Pour le directeur du programme alimentaire mondial, James Morris, « nous sommes en train de perdre la bataille contre la faim ».

Les statistiques de la faim et de la malnutrition dans le monde ont un inévitable temps de retard sur le développement du fléau. Sur les 840 millions de victimes mondiales, 200 millions vivent en Afrique subsaharienne. « Il est inacceptable que la faim et la malnutrition soient encore aujourd’hui la principale cause de la mortalité dans le monde », s’exclamait il y a un an le directeur du programme alimentaire mondial (PAM), James Morris, rappelant que la communauté internationale s’était engagée à une réduction de moitié des populations concernées d’ici 2015. Ce pari, James Morris semble désespérer de le gagner, si l’on en juge par sa déclaration de février 2003 : « Nous sommes en train de perdre la bataille contre la faim. Non seulement dans les cas d’urgence, mais aussi le combat contre la faim chronique. »

Début 2003, trente-six pays faisaient face à des crises alimentaires graves. En Afrique subsaharienne, 40 millions de personnes étaient menacées de mort par la famine, principalement en Afrique australe et dans la Corne de l’Afrique.
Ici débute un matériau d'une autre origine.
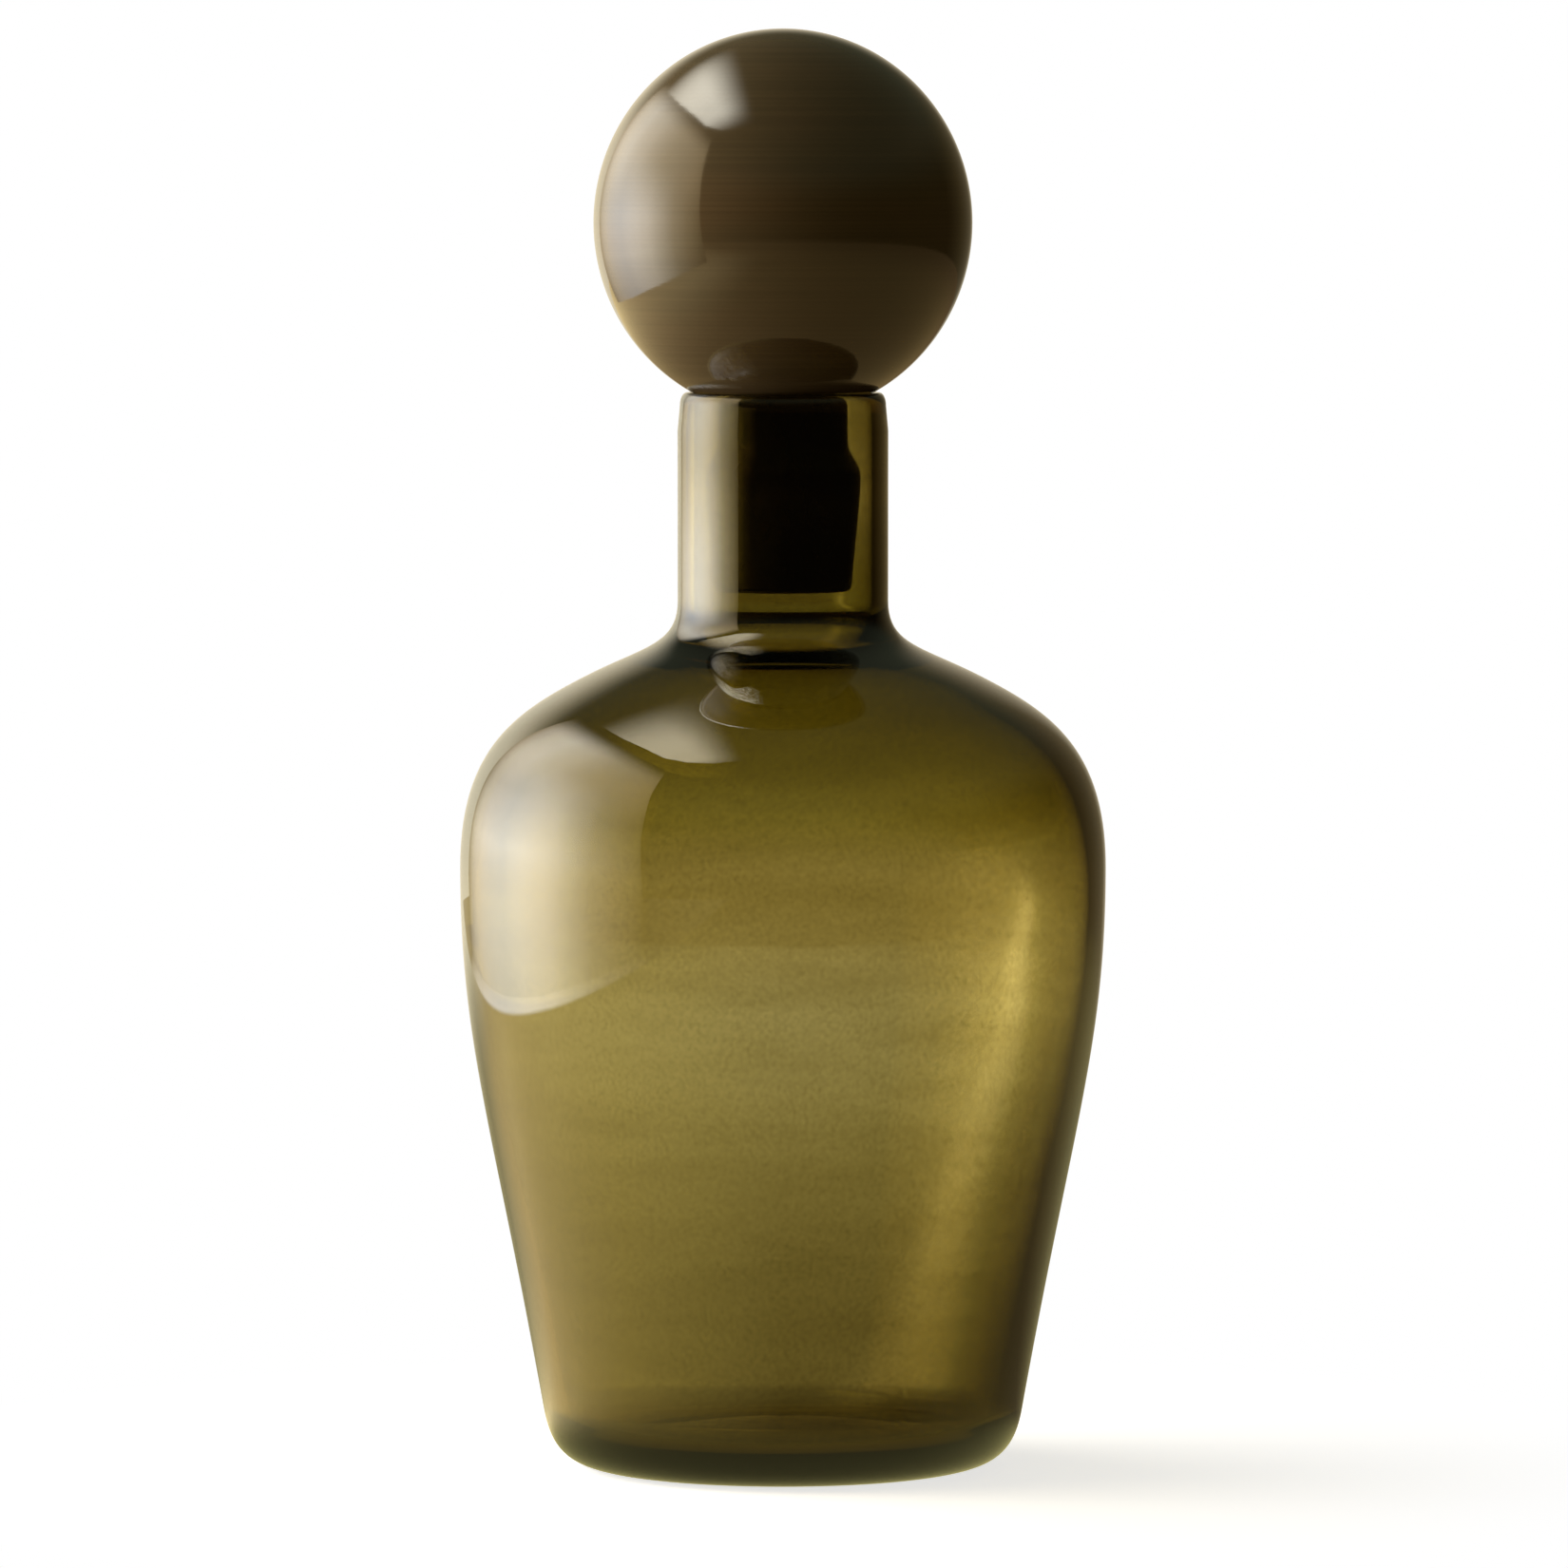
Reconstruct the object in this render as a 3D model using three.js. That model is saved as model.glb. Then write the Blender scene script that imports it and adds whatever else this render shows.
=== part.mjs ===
// Glass decanter with a ball stopper: a blown bottle, and a stopper that lifts straight out of it.
// The stopper is a hollow blown ball with a solid glass plug bonded into the hole in its underside.
// Millimetres, +Z up. The origin is the centre of the flat ring that the bottle stands on.

import * as THREE from "three";

// Bottle, outside. Heights are measured from the surface that it stands on.
const restRingInner = 28; // the flat ring that the bottle stands on
const restRingOuter = 34;
const puntRise = 3.2; // the hollow pushed up under the base
const heelRadius = 46.9; // where the rounded heel meets the side
const heelHeight = 12;
const sideLean = THREE.MathUtils.degToRad(10); // the side's lean outwards at the heel
const bodyRadius = 62.9; // the widest place
const bodyHeight = 117;
const turnRadius = 38.9; // where the shoulder turns from convex to concave
const turnHeight = 154;
const turnSlope = THREE.MathUtils.degToRad(27.3); // the shoulder's slope there, from level
const neckRadius = 20.5;
const neckRootHeight = 169; // where the straight neck begins
const lipTaperHeight = 202; // where the neck starts to draw in to the lip
const lipDrawIn = 0.45;
const mouthHeight = 209.45; // the top of the lip

// Fullness of the outside curves, as shares of the straight distance between their ends.
const heelFloorFullness = 0.58;
const heelSideFullness = 0.33;
const sideLowFullness = 0.535;
const sideHighFullness = 0.325;
const shoulderLowFullness = 0.523;
const shoulderHighFullness = 0.338;
const rootLowFullness = 0.554;
const rootHighFullness = 0.367;

// Fullness of the inside curves, from the turn of the shoulder to the ledge and on into the bore.
const ledgeFullness = 0.333;
const boreRootFullness = 0.55;

// Bottle, wall and floor.
const heelWall = 4.7; // where the heel meets the side
const thinWall = 3; // the thinnest place
const thinHeight = 105;
const shoulderWall = 4.7; // from here up to the turn of the shoulder
const shoulderWallHeight = 146;
const neckWall = 3.1;
const ledgeWidth = 3.1; // the ledge inside the root of the neck, outside the bore
const ledgeRise = 2.4; // above the turn of the shoulder
const ledgeSlope = THREE.MathUtils.degToRad(17);
const boreRootRise = 6; // where the straight bore begins, above the turn of the shoulder
const baseThickness = 7.2; // the floor above the resting ring
const floorRadius = 34.5; // the floor's edge, where the inside starts to turn up
const floorRise = 2.4; // the floor follows the punt
const lipOuterCrown = 2.5; // height of the fire-polished rounding outside the lip
const lipInnerCrown = 1.25; // and inside it, where the ball sits

// Stopper ball, a little taller than it is wide.
const ballRadius = 36.8;
const ballHalfHeight = 37.6;
const ballWall = 3.6;
const plugHoleRadius = 9;

// Stopper plug.
const plugClearance = 2.3; // all round, between the plug's widest place and the bore
const plugDepth = 38.6; // how far the plug hangs below the top of the lip
const plugTaper = 1.7; // how much smaller its radius is at the bottom end
const plugEdgeRound = 1.3;
const waistRadius = 12.6;
const waistDepth = 9.2; // from the top of the lip down to where the waist ends
const bulgeDepth = 16.6; // from the top of the lip down to the widest place
const spigotLength = 6; // the part of the plug inside the ball

// Gaps between pieces.
const seatGap = 0.3; // between the ball and the lip
const bondGap = 0.3; // the bond between the plug and the ball
const flatMargin = 0.5; // how far the ground flat under the ball runs past the waist

const roundSegments = 48;

const point = (radius, height) => new THREE.Vector2(radius, height);

// A curve between two profile points that leaves one in startWay and reaches the other in endWay.
// Each fullness is a share of the straight distance between the points.
function sweep(start, startWay, startFullness, end, endWay, endFullness, steps) {
  const distance = start.distanceTo(end);
  const startHandle = start.clone().addScaledVector(startWay, startFullness * distance);
  const endHandle = end.clone().addScaledVector(endWay, -endFullness * distance);
  return new THREE.CubicBezierCurve(start, startHandle, endHandle, end).getPoints(steps);
}

// A stretch of an ellipse about a centre, from one angle to another; 0 points outwards and 90 up.
function ellipseArc(centre, radiusAcross, radiusUp, fromDegrees, toDegrees, steps) {
  const points = [];
  for (let step = 0; step <= steps; step++) {
    const degrees = THREE.MathUtils.lerp(fromDegrees, toDegrees, step / steps);
    const angle = THREE.MathUtils.degToRad(degrees);
    points.push(point(centre.x + radiusAcross * Math.cos(angle), centre.y + radiusUp * Math.sin(angle)));
  }
  return points;
}

// Joins stretches of a profile, leaving out each point that repeats the one before it.
function joined(...stretches) {
  const tooClose = 1e-4;
  const profile = [];
  for (const next of stretches.flat()) {
    if (profile.length === 0 || profile.at(-1).distanceTo(next) > tooClose) profile.push(next);
  }
  return profile;
}

// Turns a profile round the Z axis. The profile runs from the axis up the outside and back to the axis.
function turned(profile) {
  return new THREE.LatheGeometry(profile, roundSegments).rotateX(Math.PI / 2);
}

function piece(name, geometry, color, roughness) {
  const material = new THREE.MeshStandardMaterial({ color, roughness, metalness: 0 });
  const mesh = new THREE.Mesh(geometry, material);
  mesh.name = name;
  return mesh;
}

const outwards = point(1, 0);
const inwards = point(-1, 0);
const upwards = point(0, 1);
const sideWay = point(Math.sin(sideLean), Math.cos(sideLean));
const turnWay = point(-Math.cos(turnSlope), Math.sin(turnSlope));

// Places that both the bottle and the stopper are worked out from.
const boreRadius = neckRadius - neckWall;
const lipRadius = neckRadius - lipDrawIn;
const crownRadius = (lipRadius + boreRadius) / 2; // the highest circle of the lip

const turn = point(turnRadius, turnHeight);
const neckRoot = point(neckRadius, neckRootHeight);

// The bottle's outside from the heel to the turn of the shoulder.
function outerWall() {
  const heel = point(heelRadius, heelHeight);
  const widest = point(bodyRadius, bodyHeight);
  return joined(
    sweep(heel, sideWay, sideLowFullness, widest, upwards, sideHighFullness, 8),
    sweep(widest, upwards, shoulderLowFullness, turn, turnWay, shoulderHighFullness, 9),
  );
}

// The wall is thick at the heel and in the shoulder, where the blown glass is slowest to thin out.
function wallAt(height) {
  const { lerp, smoothstep } = THREE.MathUtils;
  if (height < thinHeight) {
    return lerp(heelWall, thinWall, smoothstep(height, heelHeight, thinHeight));
  }
  return lerp(thinWall, shoulderWall, smoothstep(height, thinHeight, shoulderWallHeight));
}

// The inside of a wall: each point moves in from the outside by the wall's thickness there.
function insideOf(wall) {
  return wall.map((here, index) => {
    const before = wall[Math.max(index - 1, 0)];
    const after = wall[Math.min(index + 1, wall.length - 1)];
    const along = after.clone().sub(before).normalize();
    const inwardNormal = point(-along.y, along.x);
    return here.clone().addScaledVector(inwardNormal, wallAt(here.y));
  });
}

// The inside flattens into a ledge and then turns up sharply into the bore, lower down than the outside
// turns into the neck, so that the glass is thickest at the root of the neck.
function innerRoot() {
  const inwardNormal = point(-turnWay.y, turnWay.x);
  const innerTurn = turn.clone().addScaledVector(inwardNormal, wallAt(turnHeight));
  const ledge = point(boreRadius + ledgeWidth, turnHeight + ledgeRise);
  const ledgeWay = point(-Math.cos(ledgeSlope), Math.sin(ledgeSlope));
  const boreRoot = point(boreRadius, turnHeight + boreRootRise);
  return joined(
    sweep(innerTurn, turnWay, ledgeFullness, ledge, ledgeWay, ledgeFullness, 4),
    sweep(ledge, ledgeWay, boreRootFullness, boreRoot, upwards, boreRootFullness, 4),
  );
}

function bottle() {
  const outside = outerWall();
  const inside = joined(insideOf(outside).slice(0, -1), innerRoot()).reverse();
  const ringInner = point(restRingInner, 0);
  const ringOuter = point(restRingOuter, 0);
  const puntTop = point(0, puntRise);
  const puntEdgeWay = point(Math.cos(sideLean), -Math.sin(sideLean));
  const lipOuterCentre = point(crownRadius, mouthHeight - lipOuterCrown);
  const lipInnerCentre = point(crownRadius, mouthHeight - lipInnerCrown);
  const floorEdge = point(floorRadius, baseThickness);
  const floorTop = point(0, baseThickness + floorRise);
  const innerHeel = inside.at(-1);
  const innerHeelWay = sideWay.clone().negate();
  return turned(
    joined(
      sweep(puntTop, outwards, 0.4, ringInner, puntEdgeWay, 0.3, 4),
      sweep(ringOuter, outwards, heelFloorFullness, outside[0], sideWay, heelSideFullness, 5),
      outside,
      sweep(turn, turnWay, rootLowFullness, neckRoot, upwards, rootHighFullness, 6),
      [point(neckRadius, lipTaperHeight)],
      ellipseArc(lipOuterCentre, lipRadius - crownRadius, lipOuterCrown, 0, 90, 4),
      ellipseArc(lipInnerCentre, crownRadius - boreRadius, lipInnerCrown, 90, 180, 3),
      inside,
      sweep(innerHeel, innerHeelWay, 0.35, floorEdge, inwards, 0.5, 4),
      sweep(floorEdge, inwards, 0.4, floorTop, inwards, 0.4, 3),
    ),
  );
}

// The ball rests on the rounding inside the lip, which is taken as a circle here.
function ballCentreHeight() {
  const rounding = (crownRadius - boreRadius + lipInnerCrown) / 2;
  const reach = rounding + seatGap;
  const sine = crownRadius / (ballRadius + reach);
  const cosine = Math.sqrt(1 - sine ** 2);
  const contactNormal = point(sine / ballRadius, cosine / ballHalfHeight).normalize();
  const contactRadius = crownRadius - reach * contactNormal.x;
  const contactDrop = ballHalfHeight * Math.sqrt(1 - (contactRadius / ballRadius) ** 2);
  return mouthHeight - lipInnerCrown + reach * contactNormal.y + contactDrop;
}

const ballHeight = ballCentreHeight();
const flatRadius = waistRadius + flatMargin;
const flatHeight = ballHeight - ballHalfHeight * Math.sqrt(1 - (flatRadius / ballRadius) ** 2);

// The angle below level, in degrees, at which an ellipse comes in to a radius.
const angleAt = (radius, radiusAcross) => -THREE.MathUtils.radToDeg(Math.acos(radius / radiusAcross));

// The profile starts at the top inside, so that its ends are on the axis and the hole is left open.
function stopperBall() {
  const centre = point(0, ballHeight);
  const hollowRadius = ballRadius - ballWall;
  const hollowHalfHeight = ballHalfHeight - ballWall;
  const outsideStart = angleAt(flatRadius, ballRadius);
  const insideStart = angleAt(plugHoleRadius, hollowRadius);
  return turned(
    joined(
      ellipseArc(centre, hollowRadius, hollowHalfHeight, 90, insideStart, 12),
      [point(plugHoleRadius, flatHeight)],
      ellipseArc(centre, ballRadius, ballHalfHeight, outsideStart, 90, 18),
    ),
  );
}

function stopperPlug() {
  const spigotRadius = plugHoleRadius - bondGap;
  const shoulderHeight = flatHeight - bondGap;
  const widestRadius = boreRadius - plugClearance;
  const bottomRadius = widestRadius - plugTaper;
  const bottomHeight = mouthHeight - plugDepth;
  const waistEnd = point(waistRadius, mouthHeight - waistDepth);
  const widest = point(widestRadius, mouthHeight - bulgeDepth);
  const edgeCentre = point(bottomRadius - plugEdgeRound, bottomHeight + plugEdgeRound);
  const taperWay = point(plugTaper, plugDepth - bulgeDepth).normalize();
  return turned(
    joined(
      [point(0, bottomHeight)],
      ellipseArc(edgeCentre, plugEdgeRound, plugEdgeRound, -90, 0, 3),
      sweep(point(bottomRadius, edgeCentre.y), taperWay, 0.3, widest, upwards, 0.2, 3),
      sweep(widest, upwards, 0.45, waistEnd, upwards, 0.4, 6),
      [point(waistRadius, shoulderHeight)],
      [point(spigotRadius, shoulderHeight)],
      [point(spigotRadius, shoulderHeight + spigotLength)],
      [point(0, shoulderHeight + spigotLength)],
    ),
  );
}

const decanter = new THREE.Group();
decanter.add(piece("bottle", bottle(), 0x6f6126, 0.05));

const stopper = new THREE.Group();
stopper.add(piece("stopper_ball", stopperBall(), 0x6f604a, 0.12));
stopper.add(piece("stopper_plug", stopperPlug(), 0x1c1812, 0.15));
decanter.add(stopper);

export default decanter;
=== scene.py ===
# Glass decanter with a ball stopper: a blown olive bottle, and a blown opaque ball on a dark glass plug.
# Metres, +Z up. The bottle stands on z = 0 and every piece is turned about the Z axis.

import math

import bpy
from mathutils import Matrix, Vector, geometry, noise

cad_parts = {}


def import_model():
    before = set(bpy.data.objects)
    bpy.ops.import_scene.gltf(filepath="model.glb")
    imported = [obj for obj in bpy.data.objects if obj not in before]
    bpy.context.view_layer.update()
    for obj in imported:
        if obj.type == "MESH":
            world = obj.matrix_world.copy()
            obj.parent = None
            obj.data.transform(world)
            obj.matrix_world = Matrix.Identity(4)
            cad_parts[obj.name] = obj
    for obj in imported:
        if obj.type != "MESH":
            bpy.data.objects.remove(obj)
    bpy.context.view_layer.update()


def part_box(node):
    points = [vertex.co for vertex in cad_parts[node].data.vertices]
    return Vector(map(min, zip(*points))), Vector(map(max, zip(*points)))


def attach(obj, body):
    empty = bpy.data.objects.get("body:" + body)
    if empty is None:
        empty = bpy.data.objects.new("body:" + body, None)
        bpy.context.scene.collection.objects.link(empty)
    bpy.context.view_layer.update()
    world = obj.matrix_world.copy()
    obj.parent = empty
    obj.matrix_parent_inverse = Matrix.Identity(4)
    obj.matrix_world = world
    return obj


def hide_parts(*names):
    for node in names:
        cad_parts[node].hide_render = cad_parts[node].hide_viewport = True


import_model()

_, bottle_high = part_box("bottle")
_, ball_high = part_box("stopper_ball")
plug_low, plug_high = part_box("stopper_plug")

# Bottle, outside
REST_RING_INNER = 0.028
REST_RING_OUTER = 0.034
PUNT_RISE = 0.0032
HEEL_RADIUS = 0.0469
HEEL_HEIGHT = 0.012
SIDE_LEAN = math.radians(10)
BODY_RADIUS = bottle_high.x
BODY_HEIGHT = 0.117
TURN_RADIUS = 0.0389
TURN_HEIGHT = 0.154
TURN_SLOPE = math.radians(27.3)
NECK_RADIUS = 0.0205
NECK_ROOT_HEIGHT = 0.169
LIP_TAPER_HEIGHT = 0.202
LIP_DRAW_IN = 0.00045
MOUTH_HEIGHT = bottle_high.z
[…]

Un fléau que les conflits et les catastrophes naturelles ne suffisent pas à expliquer même si l’on prend en compte que la faim est aussi utilisée en tant qu’arme directe : ainsi, les famines à répétitions programmées par le régime militaro-islamiste de Khartoum contre les populations rebelles du Sud-Soudan. L’insuffisance de la production agricole est liée aussi à d’autres causes, comme le pourcentage limité de terres irriguées (4 % en Afrique subsaharienne contre 40 % en Asie) ou une faible productivité accentuée par les quantités réduites d’engrais utilisées (22 kg/ha contre 150 kg/ha en Asie). Les progrès en matière de production alimentaire restent ponctuels et en retard permanent sur l’évolution démographique. Un drame encore amplifié par la flambée des épidémies (sida, tuberculose et paludisme), qui se traduit par le recul de l’espérance de vie dans le continent subsaharien (repassée en dessous de la barre des cinquante ans durant la dernière décennie, avec des cas extrêmes, comme la Sierra Léone qui cumule tous les handicaps : 34,2 ans contre 79,5 en France !).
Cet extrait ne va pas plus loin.